Seattle Times: "In any reasonable Snow-White-vs.-the-Evil-Queen
matchup,
Kristen Stewart wouldn't stand a chance against Charlize
Theron. I mean, really. There's Theron as the Queen, smiling in a way
that would put frost on tomatoes, standing there with her regal bearing
and fabulous feather-bedecked outfits and slightly contemptuous gaze
(conveying "I might kill you, but I might be too bored. Let me decide").

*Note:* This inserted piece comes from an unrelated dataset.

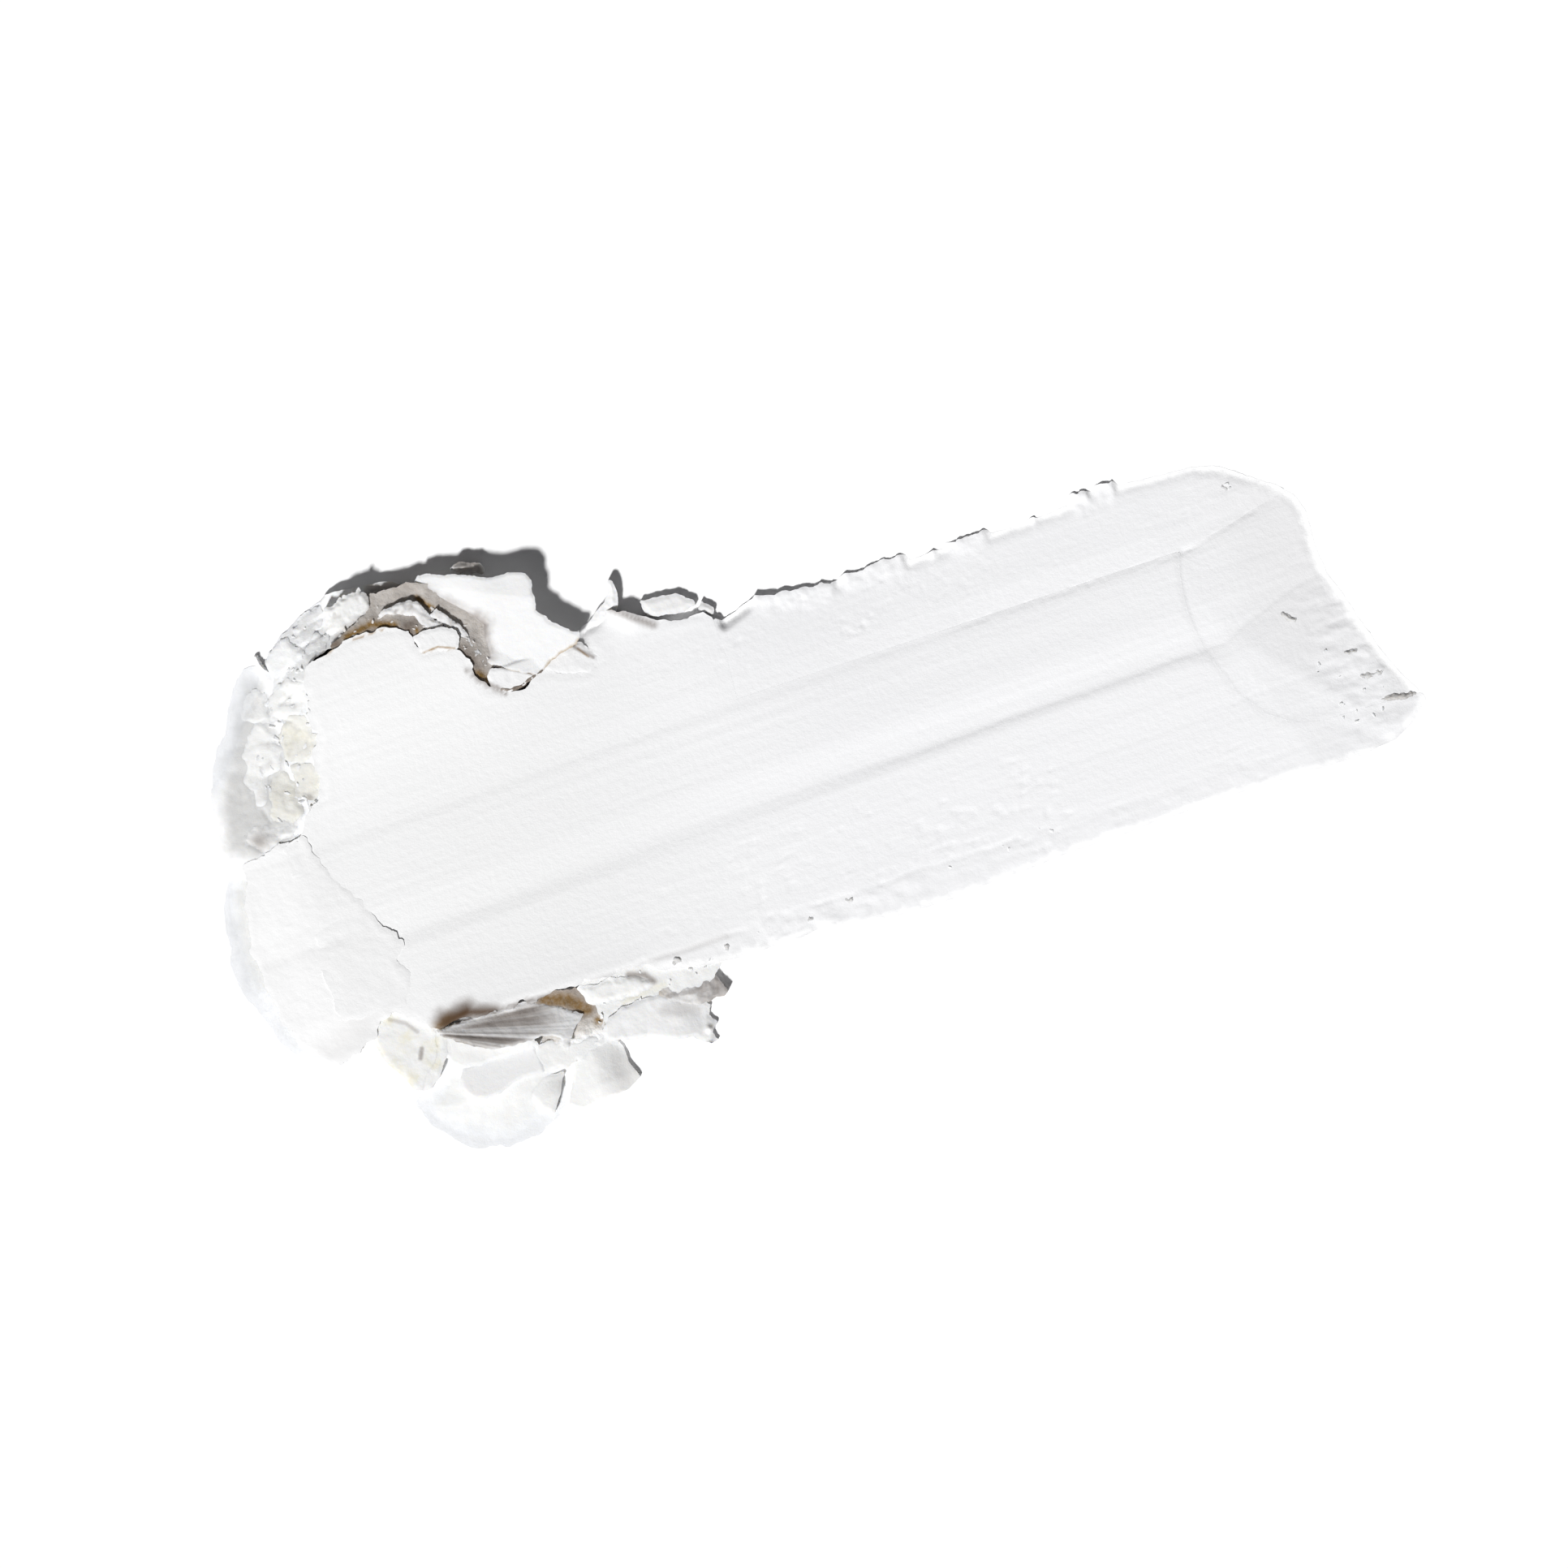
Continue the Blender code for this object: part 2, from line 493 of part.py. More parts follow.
lump("edge_curl", "flake_chalk", (-4.5, 14.2), [
    (-3.9, 13.9), (-4.1, 14.6), (-4.8, 14.8), (-5.2, 14.3), (-4.8, 13.9), (-4.2, 13.5),
], 0.0, 1.6)


# ---------------------------------------------------------------- flakes under the slab's lower edge


def feather_top(x, y):
    return SKIRT_DECK + 3.2 - 1.9 * ease(x, -40.0, -27.5) - 0.25 * (-15.0 - y)


lump("feather_flake", "flake_chalk", (-33.5, -16.7), [
    (-28.6, -17.0), (-30.2, -16.0), (-32.0, -15.3), (-35.0, -15.2), (-38.0, -15.2), (-40.2, -15.1),
    (-38.6, -16.2), (-37.0, -17.1), (-35.0, -18.0), (-33.0, -18.4), (-30.4, -18.9), (-29.8, -19.8),
    (-29.2, -19.8), (-28.2, -18.6), (-27.2, -18.0),
], *sheet(feather_top, FLAKE_THICKNESS))

lump("white_wedge", "flake_chalk", (-39.3, -17.6), [
    (-36.2, -18.2), (-37.8, -17.6), (-39.4, -16.6), (-40.6, -16.0), (-41.0, -16.6), (-41.0, -17.7),
    (-40.2, -18.6), (-38.6, -18.4), (-36.8, -18.5),
], SKIRT_DECK, tilt(SKIRT_DECK + 1.3, -39.3, -17.6, -0.15, 0.1))

lump("petal_flake", "flake_chalk", (-36.2, -20.6), [
    (-32.2, -21.0), (-32.4, -19.7), (-33.6, -19.4), (-36.0, -19.0), (-38.0, -19.0), (-39.3, -19.4),
    (-39.9, -20.1), (-40.0, -20.8), (-39.4, -21.6), (-38.3, -22.4), (-37.0, -22.5), (-35.5, -22.0),
    (-34.2, -21.6), (-32.8, -21.7),
], *sheet(tilt(SKIRT_DECK + 0.9, -36.2, -20.6, -0.05, -0.03), FLAKE_THICKNESS))

lump("fold_strip", "flake_chalk", (-30.2, -20.8), [
    (-28.7, -20.9), (-29.0, -20.4), (-29.7, -20.2), (-30.7, -19.5), (-31.6, -19.4), (-31.7, -20.6),
    (-31.6, -21.7), (-30.0, -22.1), (-28.9, -21.6),
], SKIRT_DECK, SKIRT_DECK + 0.9)

lump("lower_curl", "flake_chalk", (-33.0, -23.2), [
    (-31.4, -23.4), (-30.9, -22.6), (-32.4, -22.2), (-34.0, -22.1), (-35.6, -22.5), (-34.6, -24.0),
    (-33.3, -25.1), (-32.4, -24.9),
], *sheet(tilt(SKIRT_DECK + 1.4, -32.0, -23.2, 0.22, 0.0), FLAKE_THICKNESS))

lump("hollow_chip", "stained_chalk", (-27.3, -19.5), [
    (-26.2, -19.4), (-26.9, -18.6), (-27.5, -18.8), (-28.1, -19.3), (-28.5, -20.0), (-27.4, -20.2),
    (-26.3, -20.0),
], SKIRT_DECK, SKIRT_DECK + 0.7)

lump("yellow_wedge", "stained_chalk", (-43.7, -15.3), [
    (-41.6, -15.4), (-42.4, -14.3), (-43.4, -13.5), (-44.4, -12.9), (-45.2, -13.2), (-45.7, -14.6),
    (-45.1, -17.2), (-44.1, -18.7), (-43.1, -17.0), (-41.7, -16.0),
], 0.0, tilt(3.4, -43.7, -15.3, 0.05, 0.08))

lump("wedge_sliver", "stained_chalk", (-42.6, -18.1), [
    (-41.4, -17.5), (-41.5, -16.5), (-42.5, -17.0), (-43.4, -18.8), (-43.8, -19.7), (-43.3, -19.8),
    (-42.3, -18.9),
], 0.0, 2.3)

lump("second_curl", "flake_chalk", (-26.8, -23.4), [
    (-24.6, -23.6), (-24.7, -22.1), (-25.6, -21.5), (-27.0, -20.8), (-28.2, -21.2), (-28.8, -22.4),
    (-29.2, -23.8), (-28.8, -25.6), (-27.4, -26.4), (-25.8, -25.8), (-24.9, -25.1),
], 0.0, tilt(1.6, -28.0, -23.4, 0.4, 0.0))

lump("shelf_flake", "flake_chalk", (-21.4, -20.4), [
    (-16.1, -21.0), (-17.2, -20.1), (-19.2, -19.8), (-20.8, -19.2), (-21.8, -18.5), (-23.0, -18.2),
    (-25.0, -18.2), (-25.7, -18.8), (-25.8, -19.9), (-24.9, -20.9), (-23.0, -21.3), (-21.5, -21.8),
    (-20.5, -22.7), (-19.0, -23.2), (-17.8, -23.5), (-16.7, -24.2), (-16.3, -22.6),
], 0.0, tilt(1.7, -21.4, -20.4, 0.04, 0.04))

lump("tail_flake", "flake_chalk", (-17.0, -18.9), [
    (-13.6, -19.0), (-14.4, -18.1), (-15.0, -18.2), (-16.6, -18.3), (-18.5, -18.0), (-21.0, -18.0),
    (-20.6, -18.7), (-19.2, -19.4), (-17.1, -19.7), (-15.6, -20.3), (-14.5, -20.4), (-13.2, -20.0),
], 0.0, tilt(1.9, -17.0, -18.9, 0.15, -0.1))

lump("strip_flake", "flake_chalk", (-23.6, -16.7), [
    (-20.3, -17.0), (-21.5, -16.2), (-23.5, -15.8), (-26.7, -15.5), (-26.3, -16.6), (-25.4, -17.3),
    (-23.0, -17.6), (-20.8, -17.5),
], 0.0, tilt(2.0, -23.6, -16.7, 0.0, 0.1))


# ---------------------------------------------------------------- loose crumbs
# Small crumbs lying on the slab, each just clear of its face.

CRUMBS = {
    "edge_crumb": [(-17.4, -15.9, 1.0), (-12.6, -16.1, 0.8), (-4.6, -16.2, 0.9), (-0.6, -15.6, 1.1)],
    "heel_crumb": [
        (52.9, -15.3, 1.1), (52.0, -11.2, 0.9), (48.9, -8.6, 0.7), (45.9, -3.5, 0.9), (44.6, 9.6, 0.8),
    ],
}
CRUMB_CORNERS = 8


def crumb(name, x, y, share):
    """A crumb as wide as share of CRUMB_SIZE, on the highest slab under it."""
    radius = share * CRUMB_SIZE / 2
    corners = []
    for number in range(CRUMB_CORNERS):
        angle = 2 * math.pi * number / CRUMB_CORNERS
        reach = radius * (0.85 + 0.15 * math.cos(3 * angle + x))
        corners.append((x + reach * math.cos(angle), y + 0.8 * reach * math.sin(angle)))
    rest = max(slab_top(*corner) for corner in corners) + GAP
    lump(name, "bank_chalk", (x, y), corners, rest, rest + 0.9 * radius)


for family, places in CRUMBS.items():
    for number, place in enumerate(places, 1):
        crumb(f"{family}_{number}", *place)


# ---------------------------------------------------------------- origin
# Centre of the footprint, on the surface that the slab lies on.

bpy.context.view_layer.update()
corners_found = [
    piece.matrix_world @ Vector(corner) for piece in PIECES.objects if piece.type == "MESH"
    for corner in piece.bound_box
]
for axis in (0, 1):
    values = [corner[axis] for corner in corners_found]
    ROOT.location[axis] = -(min(values) + max(values)) / 2
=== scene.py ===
"""Looks of a slab of white gymnastics chalk: a stiff paste drawn out with a blade, then dried and cracked.

Lengths in this script are millimetres in the frame's own axes, turned to metres as each mesh is made.
"""

import math

import bmesh
import bpy
import numpy as np
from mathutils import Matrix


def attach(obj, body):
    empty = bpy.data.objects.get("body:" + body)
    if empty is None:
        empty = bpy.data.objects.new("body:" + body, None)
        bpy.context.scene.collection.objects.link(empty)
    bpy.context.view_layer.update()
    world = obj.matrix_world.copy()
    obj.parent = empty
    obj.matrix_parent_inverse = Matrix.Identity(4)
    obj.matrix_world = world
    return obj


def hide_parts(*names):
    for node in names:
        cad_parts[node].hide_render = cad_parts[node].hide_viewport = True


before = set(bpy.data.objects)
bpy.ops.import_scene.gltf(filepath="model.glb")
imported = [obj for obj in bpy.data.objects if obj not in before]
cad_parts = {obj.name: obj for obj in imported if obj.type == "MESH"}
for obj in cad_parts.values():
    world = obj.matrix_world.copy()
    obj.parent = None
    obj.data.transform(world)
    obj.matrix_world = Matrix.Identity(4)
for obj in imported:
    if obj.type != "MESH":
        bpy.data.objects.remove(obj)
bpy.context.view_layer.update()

MM = 0.001


# ---------------------------------------------------------------- studio
# A white board, seen from straight above through a long lens. One hard lamp stands low on the left and a
# weak, even light comes from all round, so that what is lit is nearly white and what is shaded is dark.

VIEW_WIDTH = 144.9
VIEW_CENTRE = (-2.62, -3.26)
VIEW_HEIGHT = 700.0
VIEW_TURN = -18.49  # degrees, between the stroke and the level
LAMP_HEADING = 225.0  # degrees from +X, seen from above
LAMP_ELEVATION = 50.0
LAMP_SPREAD = 7.0
LAMP_POWER = 4.05
SKY_POWER = 0.085
BOARD_SIZE = 4000.0
BOARD_GRAIN = 900.0  # lumps of the rolled paint in a metre


def linear(colour, alpha=1.0):
    """Linear light of an sRGB hex colour."""
    parts = [int(colour[i:i + 2], 16) / 255 for i in (1, 3, 5)]
    return [part / 12.92 if part <= 0.04045 else ((part + 0.055) / 1.055) ** 2.4 for part in parts] + [alpha]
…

And then there's, well, Bella Swan in a corset. It's not a fair fight,
and I suspect the makers of 'Snow White and the Huntsman' know it, but
apparently you can't mess with the endings of fairy tales,..[It] left me
wishing that Queen Ravenna would head off on a motorcycle with Lisbeth
Salander and raise some hell — now that would be a movie.
ThePlaylist:
"When discussing how powerful males use women and then cast them aside
when they reach a certain age, [Ravenna] might as well be describing
Hollywood's hiring process,..[It] is often a visually gorgeous movie, at
times genuinely jaw-dropping, but the rest of the film is totally
drab,..It's a movie made for children that is often shockingly dark and
violent, but at the same time probably too frivolous for adults."
Slant:
"Much detail is lavished on the medieval setting, a
mud-and-shit-everywhere nightmare that could have easily been imagined
by the makers of Game of Thrones,..is it destiny that truly empowers the
girl or narrative convenience and expediency?...As feminist fantasy,
the film is non-committal, and as a reimagining of the fairy tale, it's
at best expensive-looking without seeming wantonly so."
Variety:
"Handsome but hollow,..The cast does what it can -- especially Theron,
whose frequent fits add 'drama' and 'raging' to her regal title -- but
can't overcome a degree of flatness to the middle section or lack of
consistent excitement at the end. Nor does Hemsworth's roguish charm
come across as effortlessly as it did in 'Thor'...The movie and its
villain share a common bond: Conjuring a touch of magic is one thing,
but sustaining great helpings of it is something else entirely."